Vor diesem Hintergrund stimmt „Lontano“ ziemlich melancholisch. Das Stück ist wohl eher beiläufig entstanden – eben eine „Abschieds-Postkarte“, unter Zeitnot verfasst. Zum Glück stehen in dieser Spielzeit aber noch zwei gewichtigere Werke des Choreografen auf dem Programm: Das Handlungsballett „Anna Karenina“ (2014) und die subtil-intensive Musik-Tanz-Inszenierung „Monteverdi“ (2022) – Christian Spucks eigentliches Abschiedswerk für Zürich.

Bewundernswert den ganzen vielseitigen Abend hindurch präsentiert sich die Philharmonia Zürich, geleitet von der lebhaften russischen Dirigentin Alevtina Iaffe, die heute im Westen arbeitet. Im Zentrum von Spucks Ballett steht das namengebende Orchesterstück „Lontano“ von György Ligeti: Eine sich steigernde Klangfläche mit feinen Mikro- und Makrostrukturen, Rhythmus kaum vorhanden, sehr anspruchsvoll für die Tanzenden.

Im Ballett „On the Move“ (1992) von Hans van Manen, das dem dreiteiligen Abend den Gesamttitel gibt, hat das Orchester das 1.Violinkonzert von Sergej Prokofjew zu bewältigen, mit der herausragenden Hanna Weinmeister als Solistin. Sie spielt versteckt im Orchestergraben, kann den starken Applaus dann aber auf der Bühne entgegennehmen. Standing Ovations gab es für den Choreografen van Manen, der letztes Jahr seinen 90. Geburtstag feiern konnte. Sein Stück über Begegnungen und Abschiede ist an Temperament, Klarheit und Finesse kaum zu übertreffen. Und alterslos.

Einen Originalitätspreis hätte Louis Stiens für die Uraufführung von „Tal“ verdient. Der junge Choreograf aus der Stuttgarter Schule, seit kurzem freischaffend, hat ein dreidimensionales Ungetüm auf die Bühne stellen lassen, aussehend wie eine Mischung aus Urgestein und Riesenmuschel (Bühnenbild Bettina Katja Lange). Darauf und daneben bewegen sich Tänzerinnen und Tänzer in hautfarbenen Bodys, fast nackt wirkend. Zu Musikstücken von Debussy und Ravel, vermischt mit stürmischen Naturgeräuschen, klettern, rutschen, gleiten, robben sie herum.

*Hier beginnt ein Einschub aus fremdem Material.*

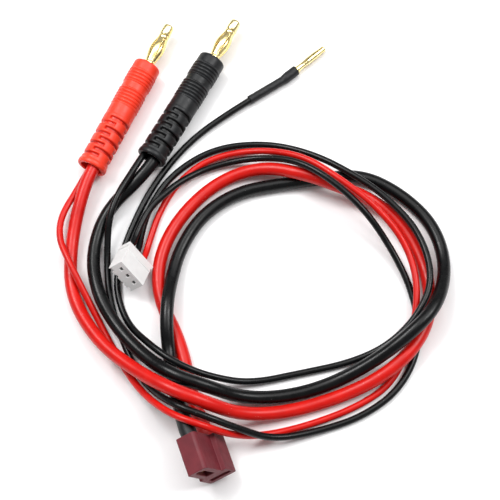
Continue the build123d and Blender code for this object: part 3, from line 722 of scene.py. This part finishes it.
T_OUTLINE = [
    (7.0, -3.3), (6.4, -3.9), (1.1, -3.9), (1.1, -2.7), (-6.6, -2.7), (-7.0, -2.3),
    (-7.0, 1.9), (-6.75, 2.45), (-6.2, 2.7), (1.1, 2.7), (1.1, 3.9), (6.5, 3.9), (7.0, 3.4),
]
T_CUTS = [
    slab(2.0, 11.0, 3.45, 5.35, -2.6, 2.6),          # head's socket
    slab(2.0, 11.0, -5.4, 0.0, -1.15, 1.15),         # stem's socket
    slab(6.0, 11.0, -6.15, -5.3, -0.75, 0.35),       # notch beside the stem's
    slab(6.0, 11.0, 3.75, 5.05, 2.5, 3.3),           # notch beside the head's
    slab(-1.0, 3.0, 4.41, 5.35, -2.12, 2.12),        # way through for the head's contact
    slab(-1.0, 3.0, -4.82, -0.58, -1.15, -0.21),     # way through for the stem's contact
]


def t_recess(p):
    """The insides of the two sockets, with painted shade darker towards their floors."""
    head = 3.3 < p.y < 5.5 and abs(p.z) < 3.3
    stem = -6.1 < p.y < 0.15 and abs(p.z) < 1.3
    return smoothstep((9.75 - p.x) / 1.2) if (head or stem) and p.x > 1.0 else 0.0


softened("t_housing_moulding", carved("t_solid", prism(T_OUTLINE, 0.0, T_L), T_CUTS, T_AT),
         0.16, "maroon_nylon", "t_housing", at=T_AT, recess=t_recess)
softened("balance_housing_moulding", NODES["balance_housing"].data, 0.09, "white_nylon",
         "balance_housing", segments=2)

# ---- floor and light ----------------------------------------------------------------------
FLOOR_HALF = 1.2
floor_mesh = bpy.data.meshes.new("floor")
floor_mesh.from_pydata(
    [(-FLOOR_HALF, -FLOOR_HALF, 0), (FLOOR_HALF, -FLOOR_HALF, 0),
     (FLOOR_HALF, FLOOR_HALF, 0), (-FLOOR_HALF, FLOOR_HALF, 0)], [], [(0, 1, 2, 3)])
floor = link(bpy.data.objects.new("floor", floor_mesh))
paper = shader("paper", (0.93, 0.925, 0.93), 0.7, Specular_IOR_Level=0.2)[0]
floor.data.materials.append(paper)


def softbox(name, at, size, energy):
    """A white rectangular light in watts, aimed at the lead."""
    light = bpy.data.lights.new(name, "AREA")
    light.shape = "RECTANGLE"
    light.size, light.size_y = size
    light.energy = energy
    obj = link(bpy.data.objects.new(name, light))
    obj.location = at
    aim = Vector((0.01, 0.0, 0.0)) - Vector(at)
    obj.rotation_euler = aim.to_track_quat("-Z", "Y").to_euler()


softbox("key_light", (-0.4, 0.3, 0.8), (0.4, 0.3), 5.2)
softbox("fill_light", (0.5, 0.15, 0.7), (0.3, 0.4), 3.6)
softbox("top_light", (0.0, 0.3, 0.9), (1.1, 0.7), 5.5)

world = bpy.data.worlds.new("studio")
world.use_nodes = True
world.node_tree.nodes["Background"].inputs["Color"].default_value = (1.0, 1.0, 1.0, 1.0)
world.node_tree.nodes["Background"].inputs["Strength"].default_value = 0.32
bpy.context.scene.world = world
bpy.context.scene.view_settings.view_transform = "Standard"
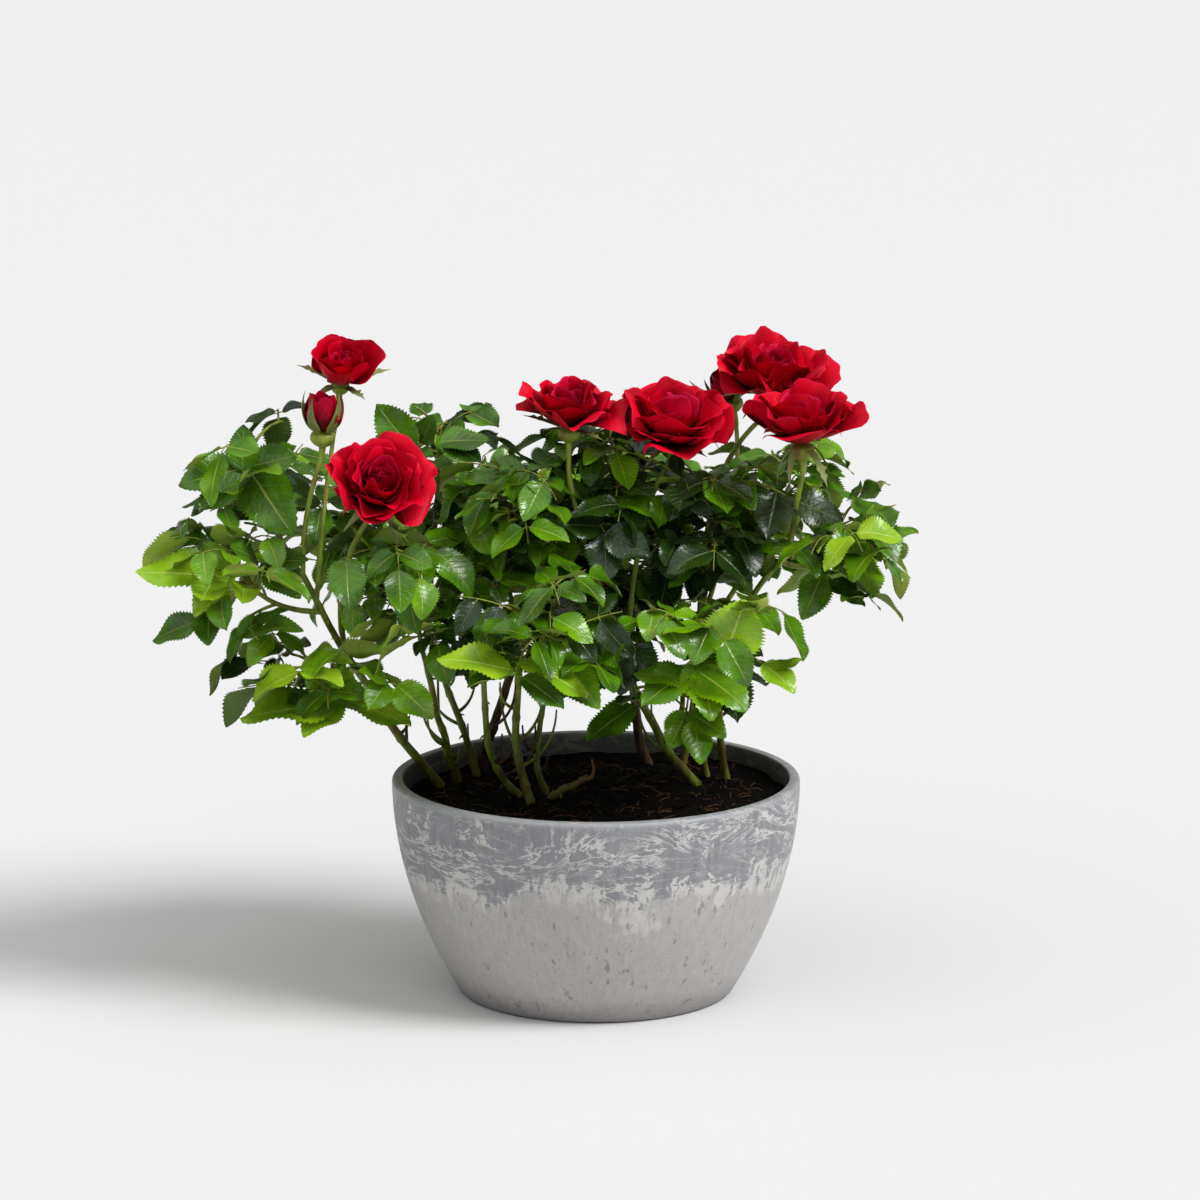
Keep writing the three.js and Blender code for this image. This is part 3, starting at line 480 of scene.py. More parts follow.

Wie die ersten Menschen auf der Erde, aber auch wie Reptilien oder ein Schlangengezücht. Ein überaus erheiterndes Stück.

„Tal“ beschäftigt neun, „Lontano“ 31, „On the Move“ 14 Tänzerinnen und Tänzer. Einige haben das Glück, trotz dieser Vielzahl von Mitwirkenden besonders aufzufallen. So Daniel Mulligan in „Lontano“. Oder bei Hans van Manen die Paare Matthew Knight/ Michelle Willems sowie Jan Casier und Katja Wünsche. Diese ist vor elf Jahren als Solistin mit Spuck aus Stuttgart nach Zürich gekommen und tritt noch immer gewandt in allen drei Stücken des neuen Programms auf. Während Wünsches damaliger Partner William Moore letztes Jahr von der Bühne abgetreten ist. So geht nach einiger Zeit alles zu Ende.